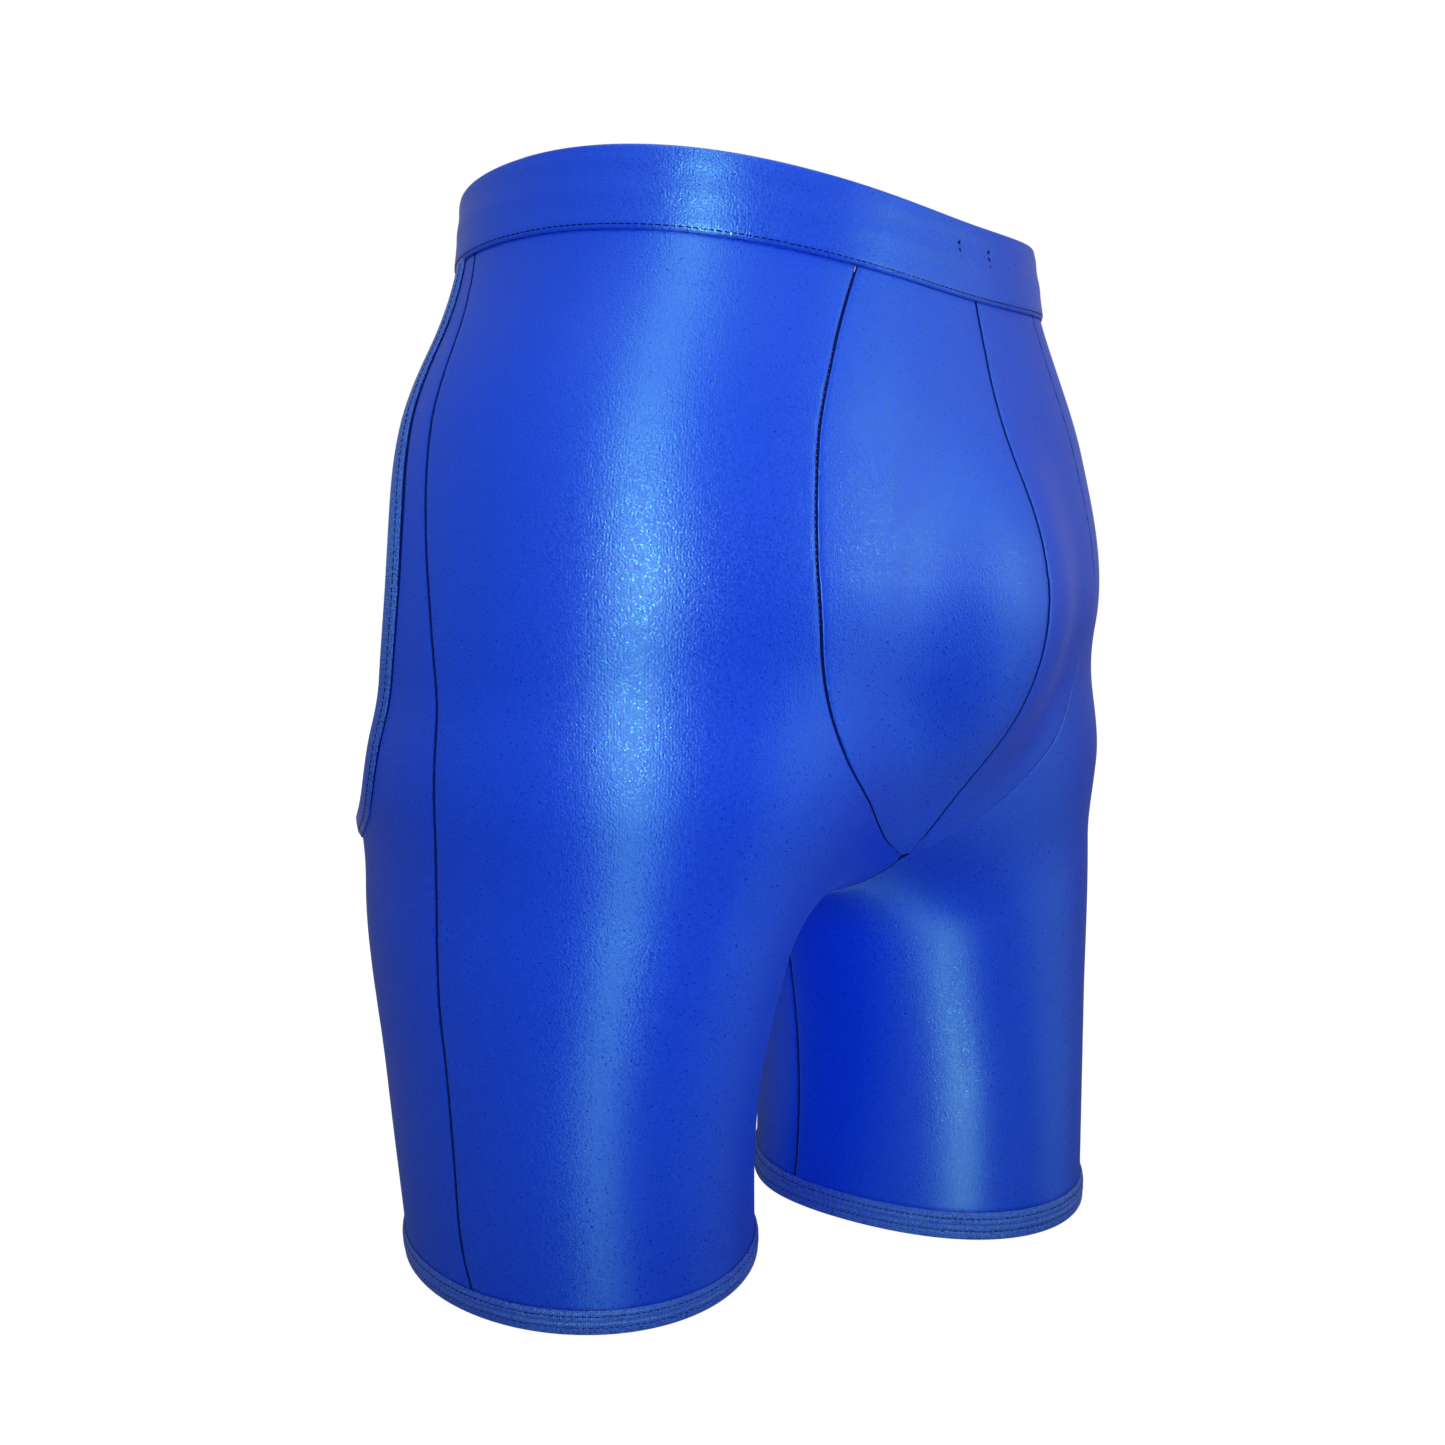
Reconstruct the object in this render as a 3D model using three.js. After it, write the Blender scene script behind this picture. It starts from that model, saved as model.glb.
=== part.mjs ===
// Stretch fight shorts with an open seat, held in the shape they have when worn.
// Millimetres, +Z up, front towards -Y, wearer's left towards +X, hems on z = 0.
import * as THREE from "three";

// ---------------------------------------------------------------- driving dimensions
const HEM_BAND = 12;
const SEAT_BAND = 8;
const WAIST_SIDE = 417;
const WAIST_TOP_SIDE = 447;
const WAIST_FRONT_DIP = 15.5;
const WAIST_BACK_DIP = 6;
const CLOTH = 1.0;
const BAND_THICK = 3.4;
const BAND_LEAF = 0.8;
const ELASTIC_THICK = 1.0;
const GAP = 0.35;
const SEAT_GAP = 0.8;
const THREAD = 0.7;
const THREAD_LIFT = 1.8;
const CENTRE = { x: 0.2583, y: -10.6819 };
// Rays that place the panels on a leg slope down by drop over radius, between these levels.
const WRAP = { drop: 75, radius: 90, from: 12, full: 110, fade: 200, end: 330 };
const HIP_LEVEL = 230;
const HIP_LEAN = 0.13;
const WAIST_CENTRE_Y = 4;
const RISE_CENTRE_Z = 250;
const POUCH_CENTRE_Y = -20;

// The body the cloth is stretched over. Leg rows: height, centre x, centre y, half width, half depth.
const LEG = [
  [0, 81, 3, 68.5, 81],
  [90, 95, 3, 70, 87],
  [175, 96.5, 4, 81, 98],
  [230, 89, 1, 81, 100],
  [300, 85, 3, 60, 80],
];
// Pelvis rows: height, half width, depth of the front, depth of the back.
const PELVIS = [
  [170, 158, 106, 108],
  [215, 179, 106, 124],
  [285, 185, 127, 138],
  [350, 174, 119, 102],
  [417, 135.5, 104, 103],
  [447, 126, 103, 112],
];
const PELVIS_SQUARENESS = 2.2;
const PELVIS_SCALE = 120;
const LEG_END = { from: 210, to: 310, rise: 30 };
const SEAT_ROUND = { from: 242, depth: 86 };
const POUCH_BULGE = { y: -81, z: 282.5, rx: 49, ry: 58.5, rz: 65.5 };
const BLEND = { legs: 20, pelvis: 42, pouch: 26 };
// The left leg stands forward and the right leg back, fading out at the hip.
const STRIDE = { reach: 38, top: 240, soften: 25, round: 0.15 };

// Seam lines. Side seam rows: height, turn round the leg (0 front, 90 outer side).
const SIDE_SEAM = [
  [0, 76],
  [30, 82],
  [60, 84.5],
  [100, 88],
  [140, 91],
  [185, 90],
  [230, 85],
  [265, 84],
  [305, 86.5],
  [350, 91.5],
  [380, 97],
  [417, 110],
];
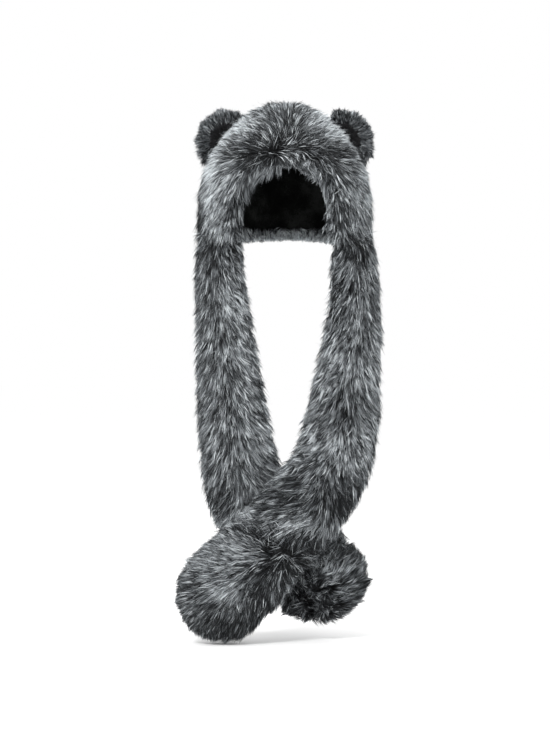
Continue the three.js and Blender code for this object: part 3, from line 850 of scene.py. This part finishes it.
def rear_shade(points):
    """The shade of the back half's sides, lighter again further back and nought on the crown."""
    behind = smoothstep(points[:, 1], -80 * MM, -10 * MM)
    behind = behind * (1 - 0.4 * smoothstep(points[:, 1], 10 * MM, 100 * MM))
    low = smoothstep(-points[:, 2], 65 * MM, 140 * MM)
    right = smoothstep(-points[:, 0], *REAR_X)
    left = smoothstep(points[:, 0], *REAR_X)
    return -(REAR_DARKER["right"] * right + REAR_DARKER["left"] * left) * behind * low


def strayed(px, py, by, rng):
    """A pixel moved by chance, across and down."""
    return px + rng.normal(*by[0]), py + rng.normal(*by[1])


def bang_tufts(tree, rng):
    """Pointed tufts from the rim above the face, each drawn to its own tip."""
    roots, normals, elbows, tips, pale = [], [], [], [], []
    for tuft in BANGS + BANGS:
        tip_x, tip_y = strayed(tuft["x"], tuft["y"], BANG_TUFT_SCATTER, rng)
        way = np.array((tip_x - BROW_PIXEL[0], (tip_y - BROW_PIXEL[1]) * BANG_STEEPER))
        way = way / np.hypot(*way)
        for _ in range(BANG_STRANDS):
            back = BANG_LONG * rng.uniform(*BANG_LONG_RANGE)
            px, py = strayed(tip_x - way[0] * back, tip_y - way[1] * back, BANG_ROOT_SCATTER, rng)
            root, normal, _, _ = tree.find_nearest(Vector(pixel_point(px, py, BANG_Y)))
            root, normal = np.array(root), np.array(normal)
            tip = pixel_point(*strayed(tip_x, tip_y, BANG_TIP_SCATTER, rng), root[1] - BANG_AHEAD)
            roots.append(root)
            normals.append(normal)
            tips.append(tip)
            elbows.append(root * (1 - ELBOW_SHARE) + tip * ELBOW_SHARE + normal * BANG_LIFT)
            dark = BANG_DARK_DROP * (rng.random() < BANG_DARK_SHARE)
            pale.append(BANG_PALE + tuft["paler"] - dark + rng.normal(0.0, BANG_PALE_SPREAD))
    arrays = [np.array(a) for a in (roots, elbows, tips, normals, pale)]
    return strips(*arrays, HOOD_STYLE, rng)


# The hood's two pieces, and how many strands and fine hairs each has.
HOOD_HALVES = [
    dict(name="hood_fur_front", strands=54000, hairs=9000, back=False),
    dict(name="hood_fur_back", strands=37000, hairs=5000, back=True),
]
HOOD_DEPTH = 5.5 * MM
BACKING_SHARE = 0.35


def hood_fur(material):
    """The hood's outside, as a front and a back piece with one pile."""
    rng = np.random.default_rng(SEED)
    shell = remeshed(["hood_fur"], voxel=6 * MM, rounds=14)
    points, normals, _ = arrays_of(shell)
    depth = HOOD_DEPTH * smoothstep(facing_out(points, normals), -0.5, 0.1)
    skin, out, triangles = sunk(shell, depth, share=0.6)
    skin = hem_raised(skin)
    surface = (skin, out, triangles)
    tree = skin_tree(skin, triangles)
    pieces = []
    for half in HOOD_HALVES:
        back = half["back"]

        def weigh(p, n, back=back):
            return hood_weight(p, n) * ((p[:, 1] > 0.0) == back)

        grown = []
        for layer, count in ((HOOD_STYLE, half["strands"]), ({**HOOD_STYLE, **HAIRS}, half["hairs"])):
            roots, facing = scatter(*surface, count, weigh, rng)
            style = dict(layer)
            # The front's patches paint shade and highlight into the pile along with its tone.
            style["shade"] = patch_tone_and_painted_light(roots) * (not back) + rear_shade(roots)
            style["shade"] += mottled(roots, PATTERN["hood"])
            style["brighter"] = at_brow(roots) * (not back)
            style["length"] = layer["length"] * (1 + LONG_PILE_MORE * over_bangs(roots))
            flow = hood_flow(roots, facing, rng)
            lengths = strands(roots, facing, flow, style, tree, rng)
            grown.append((trimmed(lengths[0], count), *lengths[1:]))
        if back:
            grown.append(hem_roll(rng))
        else:
            grown.append(bang_tufts(tree, rng))
            grown.append(loose_strands(surface, tree, OVERHANG_STYLE, below_sides, rng))
            grown.append(loose_strands(surface, tree, FRINGE_STYLE, along_rim, rng))
        mine = triangles[(skin[triangles].mean(1)[:, 1] > 0.0) == back]
        pieces.append(fur_piece(half["name"], thinned(skin, mine, BACKING_SHARE), grown, material))
    return pieces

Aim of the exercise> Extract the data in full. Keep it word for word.

Solution for this exercise>
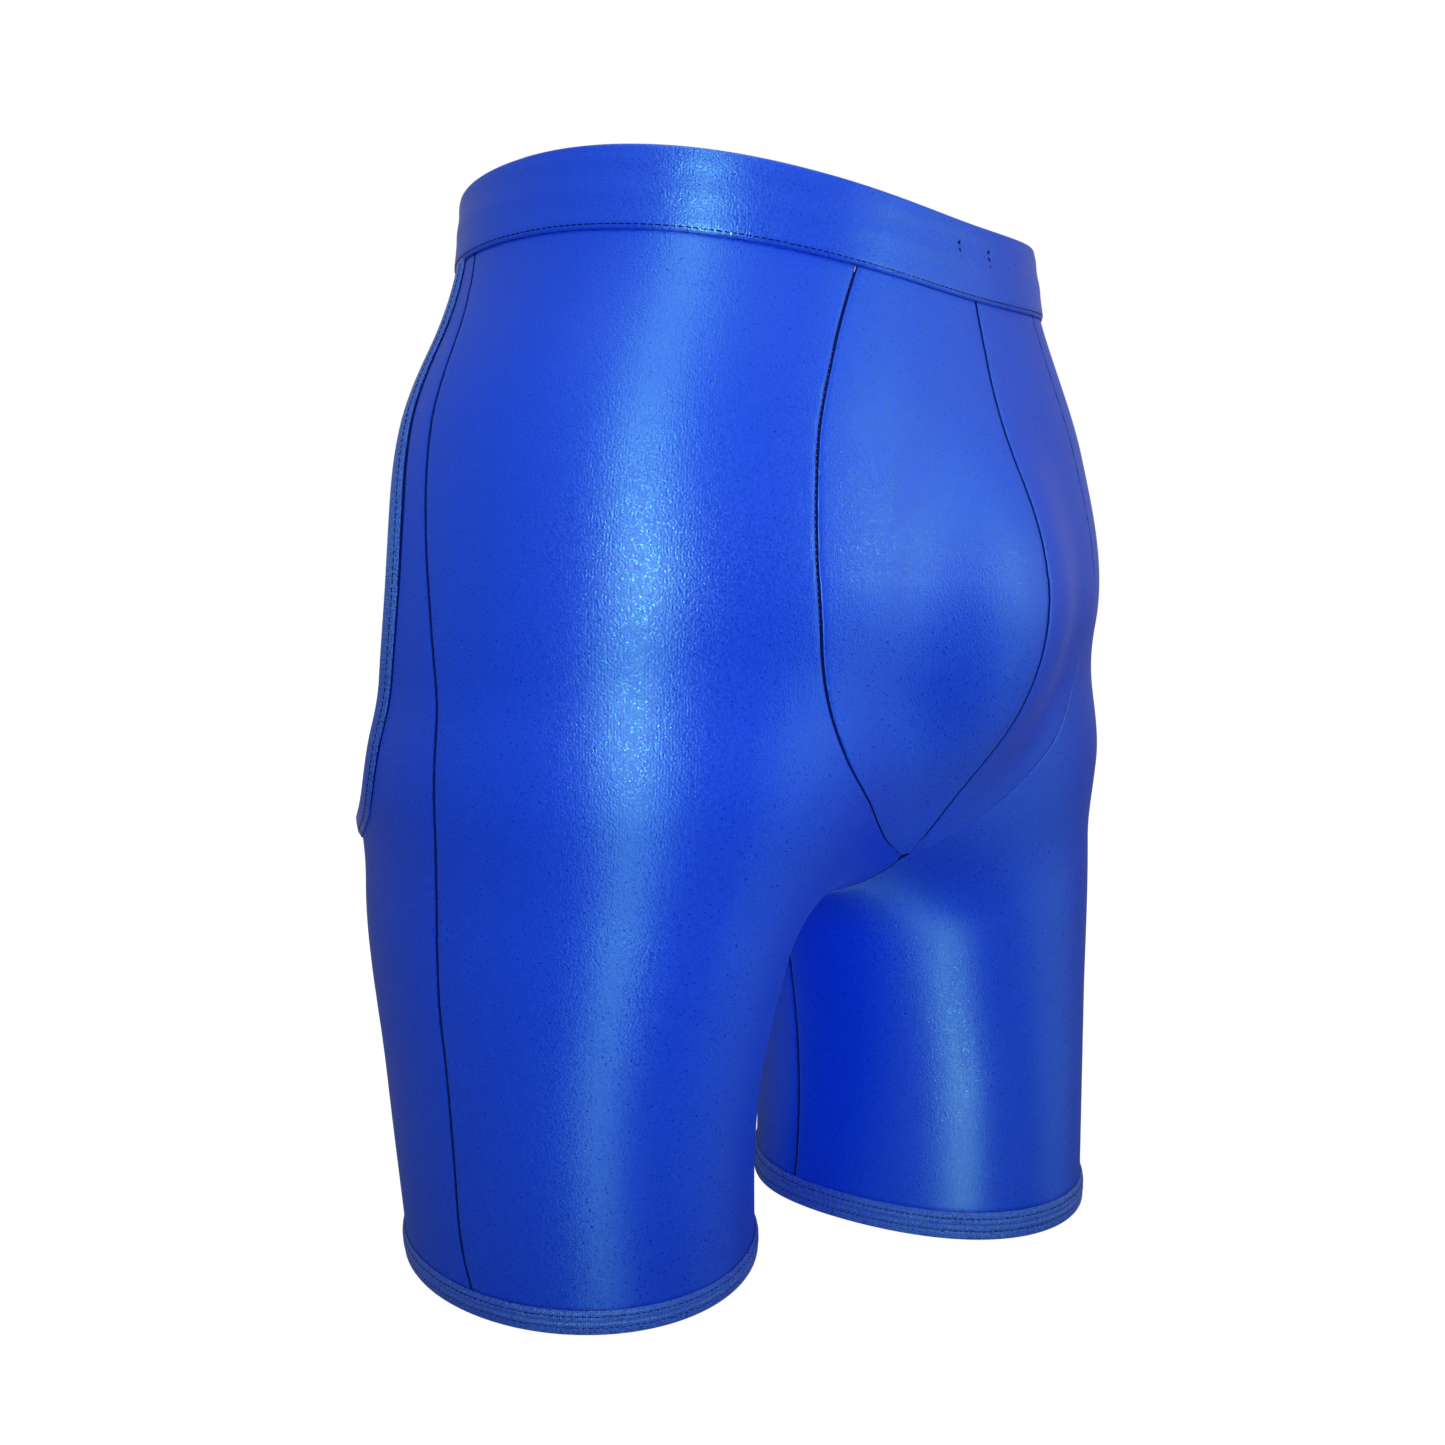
Reconstruct the object in this render as a 3D model using three.js. After it, write the Blender scene script behind this picture. It starts from that model, saved as model.glb.
=== part.mjs ===
// Stretch fight shorts with an open seat, held in the shape they have when worn.
// Millimetres, +Z up, front towards -Y, wearer's left towards +X, hems on z = 0.
import * as THREE from "three";

// ---------------------------------------------------------------- driving dimensions
const HEM_BAND = 12;
const SEAT_BAND = 8;
const WAIST_SIDE = 417;
const WAIST_TOP_SIDE = 447;
const WAIST_FRONT_DIP = 15.5;
const WAIST_BACK_DIP = 6;
const CLOTH = 1.0;
const BAND_THICK = 3.4;
const BAND_LEAF = 0.8;
const ELASTIC_THICK = 1.0;
const GAP = 0.35;
const SEAT_GAP = 0.8;
const THREAD = 0.7;
const THREAD_LIFT = 1.8;
const CENTRE = { x: 0.2583, y: -10.6819 };
// Rays that place the panels on a leg slope down by drop over radius, between these levels.
const WRAP = { drop: 75, radius: 90, from: 12, full: 110, fade: 200, end: 330 };
const HIP_LEVEL = 230;
const HIP_LEAN = 0.13;
const WAIST_CENTRE_Y = 4;
const RISE_CENTRE_Z = 250;
const POUCH_CENTRE_Y = -20;

// The body the cloth is stretched over. Leg rows: height, centre x, centre y, half width, half depth.
const LEG = [
  [0, 81, 3, 68.5, 81],
  [90, 95, 3, 70, 87],
  [175, 96.5, 4, 81, 98],
  [230, 89, 1, 81, 100],
  [300, 85, 3, 60, 80],
];
// Pelvis rows: height, half width, depth of the front, depth of the back.
const PELVIS = [
  [170, 158, 106, 108],
  [215, 179, 106, 124],
  [285, 185, 127, 138],
  [350, 174, 119, 102],
  [417, 135.5, 104, 103],
  [447, 126, 103, 112],
];
const PELVIS_SQUARENESS = 2.2;
const PELVIS_SCALE = 120;
const LEG_END = { from: 210, to: 310, rise: 30 };
const SEAT_ROUND = { from: 242, depth: 86 };
const POUCH_BULGE = { y: -81, z: 282.5, rx: 49, ry: 58.5, rz: 65.5 };
const BLEND = { legs: 20, pelvis: 42, pouch: 26 };
// The left leg stands forward and the right leg back, fading out at the hip.
const STRIDE = { reach: 38, top: 240, soften: 25, round: 0.15 };

// Seam lines. Side seam rows: height, turn round the leg (0 front, 90 outer side).
const SIDE_SEAM = [
  [0, 76],
  [30, 82],
  [60, 84.5],
  [100, 88],
  [140, 91],
  [185, 90],
  [230, 85],
  [265, 84],
  [305, 86.5],
  [350, 91.5],
  [380, 97],
  [417, 110],
];
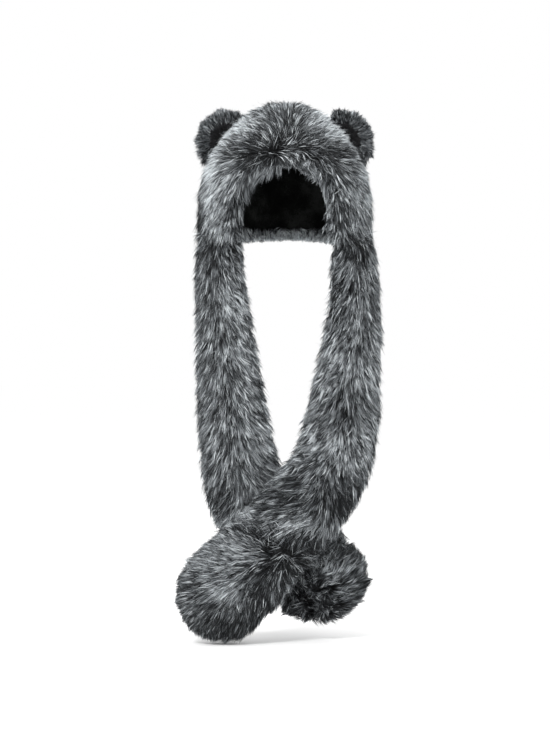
Continue the three.js and Blender code for this object: part 3, from line 850 of scene.py. This part finishes it.
def rear_shade(points):
    """The shade of the back half's sides, lighter again further back and nought on the crown."""
    behind = smoothstep(points[:, 1], -80 * MM, -10 * MM)
    behind = behind * (1 - 0.4 * smoothstep(points[:, 1], 10 * MM, 100 * MM))
    low = smoothstep(-points[:, 2], 65 * MM, 140 * MM)
    right = smoothstep(-points[:, 0], *REAR_X)
    left = smoothstep(points[:, 0], *REAR_X)
    return -(REAR_DARKER["right"] * right + REAR_DARKER["left"] * left) * behind * low


def strayed(px, py, by, rng):
    """A pixel moved by chance, across and down."""
    return px + rng.normal(*by[0]), py + rng.normal(*by[1])


def bang_tufts(tree, rng):
    """Pointed tufts from the rim above the face, each drawn to its own tip."""
    roots, normals, elbows, tips, pale = [], [], [], [], []
    for tuft in BANGS + BANGS:
        tip_x, tip_y = strayed(tuft["x"], tuft["y"], BANG_TUFT_SCATTER, rng)
        way = np.array((tip_x - BROW_PIXEL[0], (tip_y - BROW_PIXEL[1]) * BANG_STEEPER))
        way = way / np.hypot(*way)
        for _ in range(BANG_STRANDS):
            back = BANG_LONG * rng.uniform(*BANG_LONG_RANGE)
            px, py = strayed(tip_x - way[0] * back, tip_y - way[1] * back, BANG_ROOT_SCATTER, rng)
            root, normal, _, _ = tree.find_nearest(Vector(pixel_point(px, py, BANG_Y)))
            root, normal = np.array(root), np.array(normal)
            tip = pixel_point(*strayed(tip_x, tip_y, BANG_TIP_SCATTER, rng), root[1] - BANG_AHEAD)
            roots.append(root)
            normals.append(normal)
            tips.append(tip)
            elbows.append(root * (1 - ELBOW_SHARE) + tip * ELBOW_SHARE + normal * BANG_LIFT)
            dark = BANG_DARK_DROP * (rng.random() < BANG_DARK_SHARE)
            pale.append(BANG_PALE + tuft["paler"] - dark + rng.normal(0.0, BANG_PALE_SPREAD))
    arrays = [np.array(a) for a in (roots, elbows, tips, normals, pale)]
    return strips(*arrays, HOOD_STYLE, rng)


# The hood's two pieces, and how many strands and fine hairs each has.
HOOD_HALVES = [
    dict(name="hood_fur_front", strands=54000, hairs=9000, back=False),
    dict(name="hood_fur_back", strands=37000, hairs=5000, back=True),
]
HOOD_DEPTH = 5.5 * MM
BACKING_SHARE = 0.35


def hood_fur(material):
    """The hood's outside, as a front and a back piece with one pile."""
    rng = np.random.default_rng(SEED)
    shell = remeshed(["hood_fur"], voxel=6 * MM, rounds=14)
    points, normals, _ = arrays_of(shell)
    depth = HOOD_DEPTH * smoothstep(facing_out(points, normals), -0.5, 0.1)
    skin, out, triangles = sunk(shell, depth, share=0.6)
    skin = hem_raised(skin)
    surface = (skin, out, triangles)
    tree = skin_tree(skin, triangles)
    pieces = []
    for half in HOOD_HALVES:
        back = half["back"]

        def weigh(p, n, back=back):
            return hood_weight(p, n) * ((p[:, 1] > 0.0) == back)

        grown = []
        for layer, count in ((HOOD_STYLE, half["strands"]), ({**HOOD_STYLE, **HAIRS}, half["hairs"])):
            roots, facing = scatter(*surface, count, weigh, rng)
            style = dict(layer)
            # The front's patches paint shade and highlight into the pile along with its tone.
            style["shade"] = patch_tone_and_painted_light(roots) * (not back) + rear_shade(roots)
            style["shade"] += mottled(roots, PATTERN["hood"])
            style["brighter"] = at_brow(roots) * (not back)
            style["length"] = layer["length"] * (1 + LONG_PILE_MORE * over_bangs(roots))
            flow = hood_flow(roots, facing, rng)
            lengths = strands(roots, facing, flow, style, tree, rng)
            grown.append((trimmed(lengths[0], count), *lengths[1:]))
        if back:
            grown.append(hem_roll(rng))
        else:
            grown.append(bang_tufts(tree, rng))
            grown.append(loose_strands(surface, tree, OVERHANG_STYLE, below_sides, rng))
            grown.append(loose_strands(surface, tree, FRINGE_STYLE, along_rim, rng))
        mine = triangles[(skin[triangles].mean(1)[:, 1] > 0.0) == back]
        pieces.append(fur_piece(half["name"], thinned(skin, mine, BACKING_SHARE), grown, material))
    return pieces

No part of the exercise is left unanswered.